Quiet corners and loud skies: the travel thread
There’s a clear bias toward the long view in the travel posts this week. Most of them are about leaving the crowds behind and finding a season, a light, or a rhythm that makes a place feel like it’s yours for a moment.
The series of guides by Robert Schrader reads like a map that keeps pointing off the main road. Lake Towada, Osorezan Bodai-ji on Shimokita, Geibikei Gorge, Eihei-ji Temple, Meigetsu-in in Kamakura, the debate between Nara and Wakayama as springboards into rural Kansai, and even the roundup of samurai towns — all of these lean the same way. They say: timing matters. A lot.
On Lake Towada, the message is simple: be there for autumn color. But it’s not just "be there" — it’s "arrive at the right hour, with a car, so you can chase viewpoints and local plates." The post is practical. Like a friend telling you the best table at an izakaya: small detail, big reward.
Osorezan Bodai-ji gets described as Japan’s door to hell. I would describe the place as theatrical, in the best sense — a landscape that seems set up to make you pause. The guide talks about staying overnight and how the atmosphere changes as the light leaves. There’s a weird, compelling mix of ritual and raw nature.
Geibikei Gorge is almost the opposite kind of experience. To me, it feels like being in a river painting. The boat ride is the point. The post says the gorge is beautiful year-round, but autumn makes the scene sing. Again, renting a car appears as the quiet hero: it gives you the freedom to thread together small spots instead of making everything a forced dash.
Eihei-ji is framed as work and silence. The temple is a functioning Zen training center. The piece doesn’t try to romanticize it too hard. It gives the logistics and says: if you want to feel the temple, visit in the quieter seasons and pair it with other Fukui spots. There’s a sense of respect in the prose, and a note that some experiences don’t survive mass tourism — you have to be careful, you have to be deliberate.
Meigetsu-in’s hydrangea season reads like a gentle reminder: Japan rewards small timing bets. Go mid-June, plan around crowd windows, and you get a quieter, more vivid floral moment. The author pitches it as a smaller stage compared to sightseeing giants, and that’s the point — intimacy over spectacle.
The piece comparing Nara and Wakayama is a kind of travel arithmetic. Nara can be crowded around the big draws. But much of the prefecture is underseen. Wakayama offers a more spread-out exploration. The recommendation to stay overnight in Nara — so you can breathe and spread out your day trips — felt like sensible advice. It’s not flashy, but it’s the kind of small travel decision that changes the trip.
The samurai towns list — with Kakunodate, Hagi, Aizu-Wakamatsu, Chiran, and Naga-machi — is a history-friendly road map. It’s a look at how old streets survive modernization. I’d say these places are like battered leather wallets: worn, still useful, and full of character. The writer points out differences in accessibility and atmosphere. Kakunodate gets a particular thumbs-up.

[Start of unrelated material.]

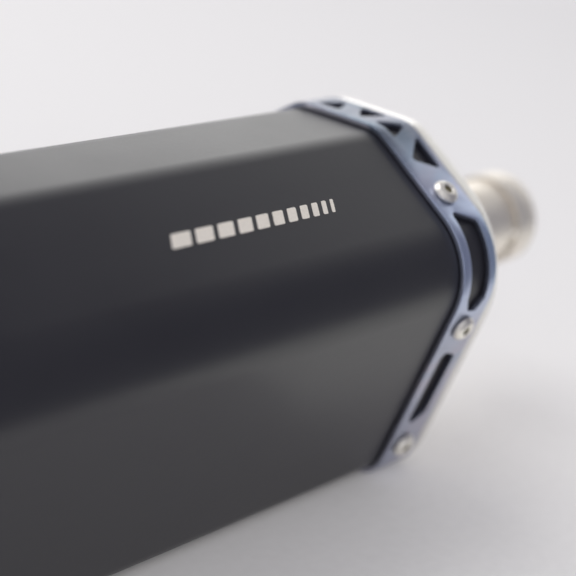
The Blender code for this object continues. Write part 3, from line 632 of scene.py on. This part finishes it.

If I had to pull a running theme from these travel pieces, it’s this: Japan is a place that rewards planning and patience. Think of it like fishing. You don’t just throw a line in and expect a big catch. You pick the right bait, the right tide, and you wait.
Chasing the unkai — castles floating in clouds
There’s a small obsession this week with the phenomenon called unkai, the sea of clouds that sometimes swallows valleys and leaves isolated castle ruins looking like toy models on cotton. The post about the castles in the clouds centers on Bitchu-Matsuyama and Takeda. The advice is familiar: early mornings in autumn, clear nights beforehand, some luck, and a camera ready.
I’d say the unkai pieces are less about the castles themselves and more about the ritual of getting the picture. The tone is like a buddy telling you the secret to a good fish stew: spend the day preparing, keep an eye on small signals, and don’t be surprised if the weather laughs at you. The coverage makes the experience feel obtainable but fragile. You can plan, but you still need a few lucky turns.
Transport, timing, and the repeating chorus: "rent a car"
It’s funny how often the same travel remedy appears. Rent a car. Not as a luxury, but as a way to stitch together places that otherwise demand awkward trains and bus timetables. Several posts argue that a car increases your options and lets you chase light and weather like a photographer or a slow traveler.
To me, this comes across as an argument for low-level independence. It’s like taking a bike through a small town instead of being stuck on a bus route with fixed stops. You see more alleys, you stop at side shrines, you eat at a roadside diner. The trade-off is obvious: more cost, more driving, and the unknown of rural roads. But the authors make it feel doable — and often worth it.
There’s also a repeated point about the season. Autumn keeps popping up. Hydrangeas get their June moment. Unkai is best in autumn mornings. And temples, especially places like Eihei-ji or Osorezan, are often at their most resonant outside of peak holiday crushes. Timing is not a side note. It’s central.
Tradition, preservation, and the smell of old wooden streets
There’s a small cultural current tying the travel pieces together. A respect for craft, ritual, and the structures that survive modernization. Samurai towns become a lens for how Japan negotiates memory. Temples are treated as both living spaces and tourist attractions. The writing doesn’t moralize. It simply notes that preservation requires care and a willingness to visit respectfully.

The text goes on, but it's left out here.